Também palestrante, a arquiteta e urbanista Ermínia Maricato afirmou que a comunidade acadêmica tem uma missão: “para além de alimentar o autoconhecimento da nação brasileira e ajudar a superar as narrativas anticientíficas e manipuladoras, a universidade pública pode ter um papel mais ativo na elaboração de propostas e soluções para os grandes problemas nacionais. O SUS é um exemplo, nós temos o Instituto Butantan ao lado da Universidade”.

Maricato comentou ainda o sistema de cotas, de iniciativa do governo Lula, que naquela altura tinha o Fernando Haddad como ministro da Educação. “As cotas iniciaram um processo sem volta na universidade brasileira, deu início a uma revolução! A universidade pública passou a incluir parte da população que a sustentava, mas que não incluía os excluídos. Em 40 anos dando aula na USP, eu tive um colega negro e um aluno negro. Agora, são 80 na faculdade de arquitetura”, relatou, sob aplausos, a professora. “A USP tem mais de 61 mil estudantes de graduação, 32 mil de pós, 5,4 mil professores, 13 mil funcionários. Somos 112 mil pessoas, um exército do bem, da paz, que pode mudar a história do estado de São Paulo. Conhecimento histórico, científico e técnico para o bem comum, mãos à obra!”, completou Maricato.

Racismo estrutural

A geóloga Adriana Alves abordou o racismo estrutural presente na sociedade brasileira e os desafios das minorias diante do cenário político atual. “Se num primeiro momento escravizados perderam por completo sua referência humana, ainda hoje negros e negras lutam pelo exercício de sua plena cidadania. Ainda lutamos por uma humanidade que nunca chegou por completo. Há quem nos trate como bichos e se refiram ao nosso peso em arrobas. Lutamos por uma liberdade em vida que, para nós, pode estar apenas a uma batida policial de distância. Lutamos pelo direito ao voto, pelo direito a propriedade, pelo direito ao acesso à saúde e a educação e pela descriminalização de nossas práticas religiosas e culturais”, disse.

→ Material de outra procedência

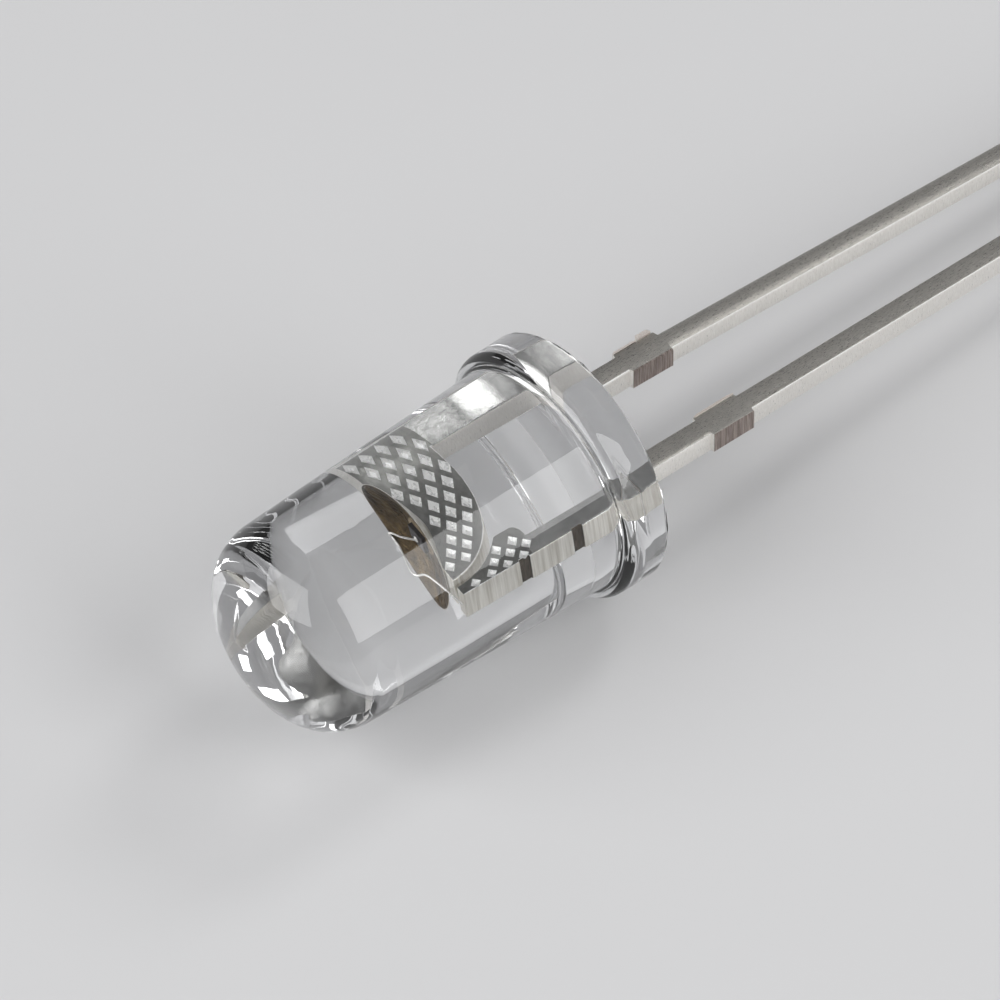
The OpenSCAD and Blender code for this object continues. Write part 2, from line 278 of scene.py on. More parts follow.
def split_at(bm, point, normal, near, clear_outer=False):
    """Splits a mesh's faces along a plane, or with clear_outer removes what lies beyond it."""
    bmesh.ops.bisect_plane(bm, geom=bm.verts[:] + bm.edges[:] + bm.faces[:], dist=near,
                           plane_co=point, plane_no=normal, clear_outer=clear_outer)


def ease_edges(bm, size, segments):
    """Bevels every edge of a mesh by one size."""
    bmesh.ops.bevel(bm, geom=bm.edges[:], offset=size, offset_type="OFFSET", segments=segments,
                    profile=0.5, affect="EDGES", material=-1)


def stamping(outline, name, roll_of):
    """Plate of the sheet's thickness; roll_of gives each top edge's roll-over at its middle."""
    bm = slab(outline, -TOP, TOP)
    weight = bm.edges.layers.float.new("bevel_weight_edge")
    for edge in bm.edges:
        middle = (edge.verts[0].co + edge.verts[1].co) / 2
        if abs(middle.z) > TOP - WELD:
            size = roll_of(middle.x, middle.y) if middle.z > 0 else SHEAR_EASE
            # A weight is the share of the widest roll-over
            edge[weight] = size / CATHODE_ROLL
    obj = as_object(bm, name)
    roll = obj.modifiers.new("roll", "BEVEL")
    roll.width = CATHODE_ROLL
    roll.segments = ROLL_STEPS
    roll.limit_method = "WEIGHT"
    roll.use_clamp_overlap = False
    settle(obj)
    return obj


def as_object(bm, name):
    """Turns a bmesh into an object of the scene."""
    mesh = bpy.data.meshes.new(name)
    bm.to_mesh(mesh)
    bm.free()
    obj = bpy.data.objects.new(name, mesh)
    bpy.context.scene.collection.objects.link(obj)
    return obj


def settle(obj):
    """Makes the result of the modifiers the object's own mesh."""
    graph = bpy.context.evaluated_depsgraph_get()
    done = bpy.data.meshes.new_from_object(obj.evaluated_get(graph))
    obj.modifiers.clear()
    old = obj.data
    obj.data = done
    bpy.data.meshes.remove(old)


def cut(obj, tool_bm, operation="DIFFERENCE"):
    """Applies one exact boolean and removes the tool."""
    tool = as_object(tool_bm, obj.name + "_tool")
    mod = obj.modifiers.new("cut", "BOOLEAN")
    mod.operation = operation
    mod.solver = "EXACT"
    mod.object = tool
    settle(obj)
    bpy.data.objects.remove(tool)


def finish_piece(obj, node, place, materials, choose=None, smooth=35):
    """Stores the maker's coordinates, lays the piece down, hangs it under the root and hides its
    CAD node.
    """
    mesh = obj.data
    mesh.name = obj.name
    made = mesh.attributes.new("made", "FLOAT_VECTOR", "POINT")
    flat = [c for v in mesh.vertices for c in v.co]
    made.data.foreach_set("vector", flat)
    for mat in materials:
        mesh.materials.append(mat)
    for poly in mesh.polygons:
        poly.use_smooth = True
        poly.material_index = choose(poly) if choose else 0
    mesh.transform(place)
    mesh.set_sharp_from_angle(angle=math.radians(smooth))
    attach(obj, "root")
    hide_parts(node)


# ---- Shader helpers ----
def node_of(tree, kind, **values):
    """Adds a node; names with spaces written as underscores set its inputs."""
    node = tree.nodes.new(kind)
    for key, value in values.items():
        if hasattr(node, key):
            setattr(node, key, value)
        else:
            node.inputs[key.replace("_", " ")].default_value = value
    return node


def grain_group():
    """Streaked grain: noise on the maker's coordinates, stretched by a scale for each axis."""
    group = bpy.data.node_groups.new("grain", "ShaderNodeTree")
    for name, kind, value in (("Stretch", "NodeSocketVector", (1, 1, 1)),
                              ("Scale", "NodeSocketFloat", 10),
                              ("Detail", "NodeSocketFloat", 5),
                              ("Low", "NodeSocketFloat", 0),
                              ("High", "NodeSocketFloat", 1)):
        socket = group.interface.new_socket(name, in_out="INPUT", socket_type=kind)
        socket.default_value = value
    group.interface.new_socket("Value", in_out="OUTPUT", socket_type="NodeSocketFloat")
    inside = node_of(group, "NodeGroupInput")
    outside = node_of(group, "NodeGroupOutput")
    made = node_of(group, "ShaderNodeAttribute", attribute_name="made")
    stretched = node_of(group, "ShaderNodeVectorMath", operation="MULTIPLY")
    noise = node_of(group, "ShaderNodeTexNoise", Roughness=0.6)
    spread = node_of(group, "ShaderNodeMapRange", From_Min=0.3, From_Max=0.7)
    for source, target in ((made.outputs["Vector"], stretched.inputs[0]),
                           (inside.outputs["Stretch"], stretched.inputs[1]),
                           (stretched.outputs[0], noise.inputs["Vector"]),
                           (inside.outputs["Scale"], noise.inputs["Scale"]),
                           (inside.outputs["Detail"], noise.inputs["Detail"]),
                           (noise.outputs["Fac"], spread.inputs["Value"]),
                           (inside.outputs["Low"], spread.inputs["To Min"]),
                           (inside.outputs["High"], spread.inputs["To Max"]),
                           (spread.outputs["Result"], outside.inputs["Value"])):
        group.links.new(source, target)
    return group


GRAIN = grain_group()


def grain(tree, stretch, scale, low=0.0, high=1.0, detail=5.0):
    """Places the grain group with its own values."""
    node = node_of(tree, "ShaderNodeGroup", node_tree=GRAIN, Stretch=stretch, Scale=scale,
                   Detail=detail, Low=low, High=high)
    return node.outputs["Value"]


def blended(tree, factor, dark, light):
    """Colour between two, by a factor that changes over the surface."""
    mix = node_of(tree, "ShaderNodeMix", data_type="RGBA")
    tree.links.new(factor, mix.inputs["Factor"])
    for socket, colour in zip([s for s in mix.inputs if s.type == "RGBA"], (dark, light)):
        socket.default_value = (*colour, 1)
    return [s for s in mix.outputs if s.type == "RGBA"][0]


def raised(tree, height, distance):
    """Relief of a height that changes over the surface, with its depth in millimetres."""
    bump = node_of(tree, "ShaderNodeBump", Strength=1.0, Distance=distance * MM)
    tree.links.new(height, bump.inputs["Height"])
    return bump.outputs["Normal"]


def new_material(name, **values):
    """Material with one Principled shader, whose plain sockets are set here."""
    mat = bpy.data.materials.new(name)
    mat.use_nodes = True
    shader = mat.node_tree.nodes["Principled BSDF"]
    for key, value in values.items():
        shader.inputs[key.replace("_", " ")].default_value = value
    return mat, mat.node_tree, shader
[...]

“As pedras no caminho da plena democracia são muitas e a solução passa, inegavelmente, pela diversidade e pela valorização das diferenças, e não apenas a valorização das desigualdades de gênero e diferenças de gênero e raça, mas também é necessário promover a efetiva inclusão, escuta e diálogo das comunidades indígenas, da população LGBTQIA+ e das pessoas com deficiência. Que esses grupos tenham espaço não apenas de fazer chegar suas pautas, mas que sejam convidados também a participar da elaboração e implementação de políticas que levem em conta a particularidade de suas lutas”, finalizou Alves.

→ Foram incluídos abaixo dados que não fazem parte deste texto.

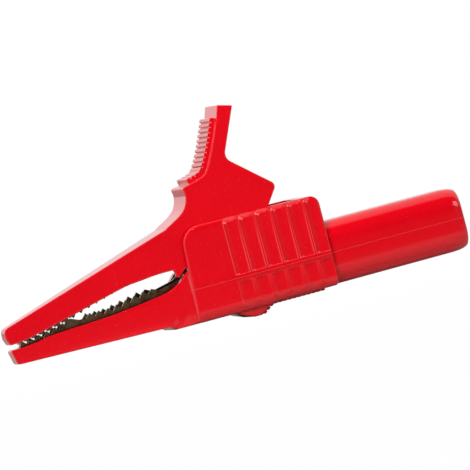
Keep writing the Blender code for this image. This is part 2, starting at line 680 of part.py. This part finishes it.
def make_rivet(material):
    """A domed rivet that holds the lower jaw's flange to the socket."""
    under_head = RIVET_GRIP + (socket_front - flange_front) + FIT
    dome = [(RIVET_HEAD / 2 * math.sin(a), under_head + RIVET_HEAD_HEIGHT * math.cos(a))
            for a in (math.radians(18 * k) for k in range(6))]
    shank = RIVET_SHANK / 2
    return turned("contact_rivet", dome + [(shank, under_head), (shank, 0.2), (shank - 0.2, 0), (0, 0)],
                  (socket_front + RIVET_GRIP, 0, PARTING_Z), (-1, 0, 0), material, 24)


def make_pin(material):
    """A plain pin, whose ends sit in blind pockets of the grip walls."""
    half = SLOT_WIDTH / 2 + PIN_GRIP
    chamfer = 0.25
    return turned("pivot_pin", [
        (0, half), (PIN_RADIUS - chamfer, half), (PIN_RADIUS, half - chamfer),
        (PIN_RADIUS, chamfer - half), (PIN_RADIUS - chamfer, -half), (0, -half)],
        (0, 0, PIVOT_Z), (0, 1, 0), material, 24)


def tangent(end, radius):
    """Angle at which a wire leaves the coil clockwise towards a point given from the coil's axis."""
    end = Vector(end)
    return math.atan2(end.y, end.x), math.acos(radius / end.length)


def make_spring(material):
    """A torsion spring around the pin. Its legs press the lower jaw's tongue and the upper tail apart."""
    radius = PIN_RADIUS + COIL_SLACK + WIRE / 2
    lower_end = Vector((flange_front - 4.5, lower_floor + SHEET + FIT + WIRE / 2 - PIVOT_Z))
    upper_end = Vector((TAIL_END - 2.0, TAIL_ROOF - FIT - SHEET * 1.1 - FIT - WIRE / 2 - PIVOT_Z))
    lower_at, lower_open = tangent(lower_end, radius)
    upper_at, upper_open = tangent(upper_end, radius)
    start = lower_at - lower_open
    stop = upper_at + upper_open - 2 * math.pi
    half = lower_ear_half - SHEET - FIT - WIRE / 2
    turns = int(2 * half / (WIRE + COIL_GAP) - (start - stop) / (2 * math.pi))
    sweep = (start - stop) + 2 * math.pi * turns
    steps = math.ceil(sweep / math.radians(30))
    points = [(lower_end.x, -half, lower_end.y)]
    for k in range(steps + 1):
        angle = start - sweep * k / steps
        points.append((radius * math.cos(angle), -half + 2 * half * k / steps, radius * math.sin(angle)))
    points.append((upper_end.x, half, upper_end.y))

    curve = bpy.data.curves.new("torsion_spring", "CURVE")
    curve.dimensions = "3D"
    curve.bevel_depth = WIRE / 2 * MM
    curve.bevel_resolution = 2
    curve.use_fill_caps = True
    spline = curve.splines.new("POLY")
    spline.points.add(len(points) - 1)
    for point, (x, y, z) in zip(spline.points, points):
        point.co = (x * MM, y * MM, z * MM, 1.0)
    spring = bpy.data.objects.new("torsion_spring", curve)
    spring.location = (0, 0, PIVOT_Z * MM)
    curve.materials.append(material)
    parts.objects.link(spring)
    return spring


for thing in list(bpy.data.objects):
    bpy.data.objects.remove(thing)

parts = fresh_collection("test_clip")
cutters = fresh_collection("cutters")

red_plastic = make_material("red_plastic", (0.76, 0.004, 0.012), 0.22, 0.0)
nickel = make_material("nickel_plated_steel", (0.42, 0.38, 0.32), 0.35, 1.0)
spring_steel = make_material("spring_steel", (0.45, 0.45, 0.46), 0.3, 1.0)
nickel_brass = make_material("nickel_plated_brass", (0.62, 0.58, 0.5), 0.28, 1.0)

pin_reach = SLOT_WIDTH / 2 + PIN_GRIP + FIT
pin_clearance = cylinder("pin_clearance", bore_to_pin, (0, -pin_reach, PIVOT_Z), (0, pin_reach, PIVOT_Z))

make_body(red_plastic, pin_clearance)
make_lever(red_plastic, pin_clearance)
make_lower_jaw(nickel, pin_clearance)
make_upper_jaw(nickel, pin_clearance)
make_pin(spring_steel)
make_spring(spring_steel)
make_socket(nickel_brass)
make_rivet(nickel_brass)

# The origin is put under the middle of the length
for thing in [*parts.objects, *cutters.objects]:
    thing.location.x -= (NOSE + barrel_end) / 2 * MM
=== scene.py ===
# %% [markdown]
# # A safety test clip, from bare solids to a finished picture
#
# The clip is a spring clip for test leads. Two plated steel jaws sit in red insulating
# mouldings, a thumb lever opens them, and a plug goes into the barrel at the back.
#
# The solids of every piece are already modelled and come in as a fixed frame, in metres.
# This lesson dresses them: it gives each piece its surface, stands the clip on a pale
# table in soft light, and points a camera at it. The frame's solids are never moved.

# %% Load the frame
import math

import bmesh
import bpy
from mathutils import Matrix, Vector


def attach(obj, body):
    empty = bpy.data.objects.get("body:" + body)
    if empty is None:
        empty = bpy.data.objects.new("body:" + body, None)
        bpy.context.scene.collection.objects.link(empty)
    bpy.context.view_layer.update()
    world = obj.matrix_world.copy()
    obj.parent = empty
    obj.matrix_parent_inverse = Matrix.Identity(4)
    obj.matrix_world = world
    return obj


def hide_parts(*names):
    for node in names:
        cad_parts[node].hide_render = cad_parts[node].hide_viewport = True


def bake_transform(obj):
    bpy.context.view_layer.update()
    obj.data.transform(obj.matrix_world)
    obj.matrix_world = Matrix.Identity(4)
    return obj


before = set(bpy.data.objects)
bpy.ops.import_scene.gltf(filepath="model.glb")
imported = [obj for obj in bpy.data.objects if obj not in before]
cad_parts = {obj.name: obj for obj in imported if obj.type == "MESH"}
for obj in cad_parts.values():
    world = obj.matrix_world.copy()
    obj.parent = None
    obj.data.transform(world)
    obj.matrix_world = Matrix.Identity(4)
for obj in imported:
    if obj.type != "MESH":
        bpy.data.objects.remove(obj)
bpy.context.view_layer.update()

MM = 0.001
print("pieces:", ", ".join(sorted(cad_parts)))

# %% [markdown]
# ## Shader maths as plain expressions
#
# A procedural finish is a small sum: so much noise here, a line there, times a mask.
# Blender draws that sum as a web of Math nodes, which is slow to wire by hand. One small
# class wraps an output socket and overloads the operators, so that `1 - mask` or
# `grain * 0.2 + fold` is written as maths and the nodes appear by themselves.

# %% A socket that can be added and multiplied


class Value:
    """The output of a node. Arithmetic on it adds Math nodes to its finish."""

    def __init__(self, finish, socket):
        self.finish = finish
        self.socket = socket

    def math(self, operation, *others, clamp=False):
        settings = {"operation": operation, "use_clamp": clamp}
        node = self.finish.node("ShaderNodeMath", settings, dict(enumerate((self, *others))))
        return self.finish.value(node)

    def __add__(self, other):
        return self.math("ADD", other)

    def __radd__(self, other):
        return self.math("ADD", other)

    def __sub__(self, other):
        return self.math("SUBTRACT", other)

    def __rsub__(self, other):
        return self.finish.number_math("SUBTRACT", other, self)

    def __mul__(self, other):
        return self.math("MULTIPLY", other)

    def __rmul__(self, other):
        return self.math("MULTIPLY", other)

    def __truediv__(self, other):
        return self.math("DIVIDE", other)

    def __rtruediv__(self, other):
        return self.finish.number_math("DIVIDE", other, self)

    def __abs__(self):
        return self.math("ABSOLUTE")

    def clamped(self):
        return self.math("ADD", 0.0, clamp=True)

    def rise(self, low, high, to_low=0.0, to_high=1.0):
        """Eases from to_low to to_high as this value goes from low to high."""
        node = self.finish.node(
            "ShaderNodeMapRange", {"interpolation_type": "SMOOTHSTEP", "clamp": True},
            {"Value": self, "From Min": low, "From Max": high, "To Min": to_low, "To Max": to_high})
        return self.finish.value(node)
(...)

O evento foi organizado pelo coletivo “USP Pela Democracia”, formado por professores, alunos e servidores da universidade. Entre os oradores, Maurício Terena representou a Associação dos Povos Indígenas (APIB), enquanto Ana Luiza Tibério, Julia Köpf e Flávia Calé discursaram em nome dos estudantes da graduação e pós-graduação.

Nas apresentações, Marlui Miranda interpretou a cantiga de guerra “Valente Pagon Awei Amibára”, do povo Paiter Surui. Ceumar Coelho e Jonathan Silva interpretaram a música Samba da utopia. A mediação do evento ficou a cargo da professora Sônia Kruppa, da doutoranda Merllin de Souza e do radialista Moisés da Rocha.